Dios acoge y escucha nuestros gritos y plegarias, los que logramos expresar con serena piedad y los que lanzamos a los vientos sin saber que los dirigimos a quien sólo nos puede escuchar sin engaño. El Papa recordaba recientemente cómo el salmista reza “«Dios mío, de día te grito, y no respondes; de noche, y no me haces caso. Porque tú eres el Santo y habitas entre las alabanzas de Israel» (Sal 22, 3-4). El salmista habla de «grito» para expresar ante Dios, aparentemente ausente, todo el sufrimiento de su oración: en el momento de angustia la oración se convierte en un grito. Y esto sucede también en nuestra relación con el Señor: ante las situaciones más difíciles y dolorosas, cuando parece que Dios no escucha, no debemos temer confiarle a él el peso que llevamos en nuestro corazón, no debemos tener miedo de gritarle nuestro sufrimiento; debemos estar convencidos de que Dios está cerca, aunque en apariencia calle”.
Cada mañana volvemos a comenzar la aventura de una jornada todavía no escrita.
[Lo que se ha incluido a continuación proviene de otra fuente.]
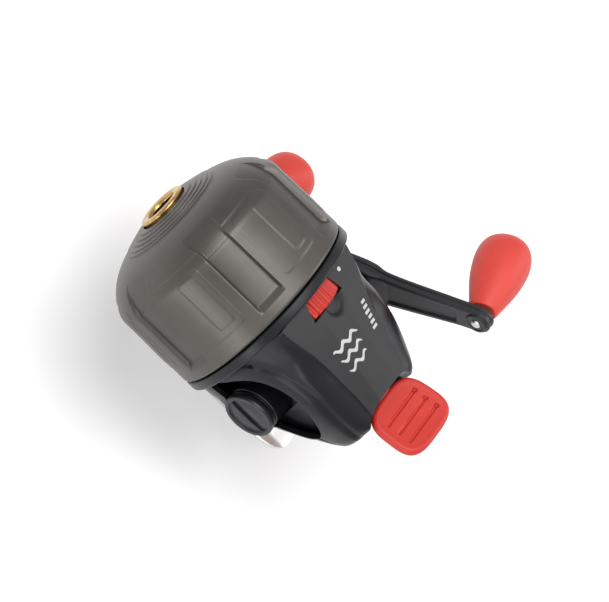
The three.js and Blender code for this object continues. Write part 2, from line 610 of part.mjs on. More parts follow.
// -------------------------------------------------------- shaft, head and pin
put('center_shaft', rod('x', SHAFT_R, -25.95, 49.8, 24), 'steel');
put('thrust_collar', lathe([[-27.6, 0], [-27.6, 2.2], [-27.2, 2.7], [-24.9, 2.7], [-24.9, 1.9],
  [-26.3, 1.9], [-26.3, 0]], 24), 'steel');
put('shaft_return_spring', tube('x', 2.75, 2, -24.6, -2, 20), 'steel');

const PICKUP_AT = [42, 0, 0];
function spinnerHead() {
  const head = lathe([[29, 25.2], [29, 26.6], [29.4, 27], [40, 27], [43, 25.8], [46.5, 22],
    [48.3, 17], [48.3, 9], [47.6, 8.2], [47.6, 1.9], [40.2, 1.9], [40.2, 5.6], [44.8, 6.6],
    [45.6, 16], [44.2, 20.6], [41.6, 23.8], [39.4, 25.2]], 48);
  return cut(head, rod('z', 1.5, 15, 30, 16).translate(PICKUP_AT));
}
put('spinner_head', spinnerHead(), 'alloy');
put('brake_ring', tube('x', 16.2, 12.4, 48.6, 49.3, 40), 'rubber');
put('head_nut', cut(plateYZ(polygon(3.6, 6), 47.9, 50.4), rod('x', 1.9, 47, 50.1, 20)), 'brass');
put('pickup_pin', lathe([[19, 0], [19, 1.9], [20, 1.9], [20, 1.15], [29.2, 1.15], [29.8, 0.7],
  [29.8, 0]], 20, 'z').translate(PICKUP_AT), 'steel');

// ------------------------------------------------------------ thumb button
// [x, z] side outlines
const NECK_SIDE = [[-25, 11.6], [-30, 11.2], [-34, 10.7], [-42, 11.4], [-42, 9.9],
  [-36, 7.7], [-31.5, 6.7], [-28.6, 6.0]];
const FINGER_SIDE = [[-25.6, 7.2], [-27.8, 6.6], [-30.6, 2], [-31.1, -0.6], [-30.4, -1.8],
  [-29.1, -1.6], [-28.5, 0], [-28.7, 1.8], [-28.4, 3.6]];
const WEB_SIDE = [[-24.6, 6.8], [-28, 6.6], [-29.4, 4.2], [-27.8, 3.2], [-25.8, 5.8]];

// drawn flat about its top centre, then tilted
function thumbPad() {
  let pad = union(
    plateXY(padOutline(PAD_L / 2, PAD_W / 2, 36), -PAD_T + 0.6, -0.6),
    plateXY(padOutline(PAD_L / 2 - 0.5, PAD_W / 2 - 0.5, 36), -PAD_T, 0));
  for (const x of [-4.6, -0.4, 3.8]) {             // grooves across the top
    pad = cut(pad, block(x - 0.6, x + 0.6, -7.4, 7.4, -0.7, 1));
  }
  return pad.rotate([0, PAD_TILT, 0]).translate([PAD_X, 0, PAD_Z]);
}
function thumbButton() {
  const button = union(
    thumbPad(),
    plateXZ(NECK_SIDE, -4, 4),
    rod('y', 3.1, -8, 8, 24).translate(BUTTON_PIN),
    plateXZ(FINGER_SIDE, -2.2, 2.2),
    plateXZ(WEB_SIDE, -3, 3));
  return cut(button, rod('y', BUTTON_HOLE_R, -12, 12, 20).translate(BUTTON_PIN));
}
put('thumb_button', thumbButton(), 'red_plastic');

// --------------------------------------- crank handle, about the crank axis
put('handle_shaft', union(
  plateXZ(polygon(2.65, 6), -34, 20.5),
  rod('y', 2, 20, 25.9, 20),
  lathe([[-33.4, 0], [-33.4, 5.6], [-32.8, 6.2], [-26.6, 6.2], [-26.0, 5.6], [-26.0, 0]],
    28, 'y')), 'dark_steel', crankGroup);
put('side_cap', cut(
  lathe([[25.7, 0], [25.7, 8.2], [26.2, 8.75], [27.5, 8.75], [28, 8.3], [28, 0]], 40, 'y'),
  block(-7.4, 7.4, 27, 29, -1.3, 1.3),
  rod('y', 2.3, 25, 26.3, 20)), 'dark_steel', crankGroup);

// the arm and knobs are drawn in the arm group; end is 1 for knob a, -1 for b
// moves a piece drawn about the Y axis to an arm end, leaning in
const lean = (body, end) => body
  .translate([0, -LEAN_Y, 0])
  .rotate([0, 0, -end * KNOB_LEAN])
  .translate([end * ARM_R, LEAN_Y, 0]);

function handleArm() {
  // [distance from the crank axis, half width] from the middle to the end
  const half = [[0, 8], [6, 7.6], [16, 6.2], [30, 5.2], [42, 4.6], [ARM_R, 4.6], [49.6, 3.2],
    [51.1, 0]];
  const outline = [
    ...half,
    ...half.slice(0, -1).reverse().map(([x, z]) => [x, -z]),
    ...half.slice(1).map(([x, z]) => [-x, -z]),
    ...half.slice(1, -1).reverse().map(([x, z]) => [-x, z]),
  ];
  // [x, y] outline seen edge on, cranked outward at both ends
  const edge = [[-52, -38.2], [-12, -36.4], [-8.5, -34.0], [8.5, -34.0], [12, -36.4],
    [52, -38.2], [52, -41.6], [10, -40.2], [-10, -40.2], [-52, -41.6]];
  let arm = plateXZ(outline, -45, -30).intersect(plateXY(edge, -12, 12));
  arm = cut(arm, rod('y', 2.95, -36.4, -33, 24));
  for (const end of [-1, 1]) {
    arm = cut(arm, lean(rod('y', KNOB_BORE_R, -48, -32, 20), end));
  }
  return arm;
}
put('handle_arm', handleArm(), 'dark_steel', armGroup);
put('handle_rivet', lathe([[-42.4, 0], [-42.4, 2.6], [-41.8, 3.6], [-40.5, 3.9], [-40.5, 0]],
  24, 'y'), 'steel', armGroup);

// [share of the knob's length from the arm, share of its full width]
const KNOB_PROFILE = [[0, 0.46], [0.06, 0.56], [0.2, 0.7], [0.38, 0.87], [0.55, 0.98],
  [0.7, 1], [0.83, 0.94], [0.92, 0.79], [0.975, 0.56], [1, 0.24]];
function knob() {
  const rings = KNOB_PROFILE.map(([along, width]) => {
    // round at the arm, slightly flattened from a third of the length on
    const flat = 0.93 + 0.07 * (1 - Math.min(1, along * 3));
    return polygon(KNOB_W / 2 * width, 20)
      .map(([x, z]) => [x, KNOB_ROOT_Y - along * KNOB_LEN, z * flat]);
  });
  return cut(skin(rings), rod('y', KNOB_BORE_R, -67, -40, 20));
}
for (const [place, end] of [['a', 1], ['b', -1]]) {
  const spindle = lathe([[-36.3, 0], [-36.3, 2.2], [-36.6, 2.8], [-37.1, 2.8], [-37.1, 1.6],
    [-66, 1.6], [-66, 0]], 20, 'y');
  put(`knob_spindle_${place}`, lean(spindle, end), 'steel', armGroup);
  put(`knob_${place}`, lean(knob(), end), 'red_soft', armGroup);
}

// --------------------------------- pawl spring, a wire about the spool axis
function pawlSpring() {
  const path = [[8.2, 7.3, -20.5], [6.6, 7.3, -17.2], [4.2, 7.3, -16.6]];
  return solid(new THREE.ExtrudeGeometry(shapeOf(polygon(0.3, 8)), {
    steps: 8,
    extrudePath: new THREE.CatmullRomCurve3(path.map((point) => new THREE.Vector3(...point))),
    bevelEnabled: false,
  }));
}
put('pawl_spring', pawlSpring(), 'steel');

export default group;
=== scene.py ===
import json
import math

import bmesh
import bpy
import numpy as np
from mathutils import Matrix, Vector


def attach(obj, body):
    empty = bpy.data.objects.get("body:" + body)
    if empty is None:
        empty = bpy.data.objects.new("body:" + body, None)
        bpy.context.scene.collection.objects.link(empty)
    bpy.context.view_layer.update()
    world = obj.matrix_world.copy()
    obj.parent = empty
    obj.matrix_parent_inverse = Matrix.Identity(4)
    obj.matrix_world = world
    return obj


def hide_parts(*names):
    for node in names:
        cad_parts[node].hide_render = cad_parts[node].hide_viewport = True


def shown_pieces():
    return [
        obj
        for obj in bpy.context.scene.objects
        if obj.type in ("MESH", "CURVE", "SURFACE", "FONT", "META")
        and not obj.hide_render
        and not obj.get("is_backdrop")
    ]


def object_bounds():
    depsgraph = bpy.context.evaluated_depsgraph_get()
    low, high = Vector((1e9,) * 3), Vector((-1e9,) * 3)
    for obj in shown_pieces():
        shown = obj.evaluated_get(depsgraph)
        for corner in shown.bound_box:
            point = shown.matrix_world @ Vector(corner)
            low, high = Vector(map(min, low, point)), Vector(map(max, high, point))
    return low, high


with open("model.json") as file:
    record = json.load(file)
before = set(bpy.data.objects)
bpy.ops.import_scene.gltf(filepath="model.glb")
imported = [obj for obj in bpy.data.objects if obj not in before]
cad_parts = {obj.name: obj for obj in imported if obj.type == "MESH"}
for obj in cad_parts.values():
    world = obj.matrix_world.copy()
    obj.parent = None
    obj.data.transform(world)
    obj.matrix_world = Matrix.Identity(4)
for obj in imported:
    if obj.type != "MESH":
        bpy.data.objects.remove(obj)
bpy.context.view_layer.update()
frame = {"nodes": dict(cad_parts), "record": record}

MM = 0.001
AXIS = 50.0                       # spool axis height, mm
CRANK = (-6.5, AXIS - 11.0)       # crank axis x, z
rng = np.random.default_rng(7)
TAU = 2 * math.pi


# ------------------------------------------------------------------ materials
def nodes_of(m):
    m.use_nodes = True
    nt = m.node_tree
    return nt, nt.nodes["Principled BSDF"]


def ramp(nt, src, stops):
    r = nt.nodes.new("ShaderNodeValToRGB")
    el = r.color_ramp.elements
    while len(el) < len(stops):
        el.new(0.5)
    for e, (p, c) in zip(el, stops):
        e.position = p
        e.color = (*c, 1) if len(c) == 3 else c
    nt.links.new(src, r.inputs[0])
    return r.outputs[0]


def noise(nt, vec, scale, detail=4, rough=0.6, dist=0.0):
    n = nt.nodes.new("ShaderNodeTexNoise")
    n.inputs["Scale"].default_value = scale
    n.inputs["Detail"].default_value = detail
    n.inputs["Roughness"].default_value = rough
    n.inputs["Distortion"].default_value = dist
    nt.links.new(vec, n.inputs["Vector"])
    return n.outputs["Fac"]


def coords(nt, scale=(1, 1, 1)):
    tc = nt.nodes.new("ShaderNodeTexCoord")
    mp = nt.nodes.new("ShaderNodeMapping")
    mp.inputs["Scale"].default_value = scale
    nt.links.new(tc.outputs["Object"], mp.inputs["Vector"])
    return mp.outputs[0]


def math_node(nt, op, a, b=None, c=None):
    n = nt.nodes.new("ShaderNodeMath")
    n.operation = op
    for i, v in enumerate((a, b, c)):
        if v is None:
            continue
        if isinstance(v, (int, float)):
            n.inputs[i].default_value = v
        else:
            nt.links.new(v, n.inputs[i])
    return n.outputs[0]


def mix(nt, fac, a, b, mode="MIX"):
    n = nt.nodes.new("ShaderNodeMix")
    n.data_type = "RGBA"
    n.blend_type = mode
    for sock, v in ((n.inputs[0], fac), (n.inputs[6], a), (n.inputs[7], b)):
        if isinstance(v, (int, float)):
            sock.default_value = v
        elif isinstance(v, tuple):
            sock.default_value = (*v, 1)
        else:
            nt.links.new(v, sock)
    return n.outputs[2]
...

Lo podemos hacer siendo rehenes de nuestros fantasmas, de nuestras deudas y fracasos, de nuestros escepticismos y nuestras trampas. Esto nos llevará a vivir las cosas con una insoportable fatiga, abrumadora, que nos irá empujando a buscar sucedáneos falsos con los que evadirnos, engañándonos en la quimera de cada mentira. Pero también podemos comenzar el día sabiéndonos pobres, mendigos, incapaces de cambiar siquiera el mundo que tenemos bajo los pies. Y no obstante, sabernos mirados por Dios, queridos y esperados por Él, que acompaña cada paso, enjuga cada lágrima y brinda por cada sonrisa.
La cantante Houston se preguntaba en una canción ¿cómo podría conocer? (How Will I Know), y esto es lo que a tientas ha ido buscando de tumbo en tumbo. Pero hay Alguien más grande que nuestras torpezas o extravíos que nos conoce y que sale a nuestro encuentro. Es el Amor más grande de todos (Greatest Love Of All), como ella también cantó. Ella corrió hacia Él (Run to You) a pesar de sus notas fallidas. Su concierto eterno ha comenzado. Descanse en paz.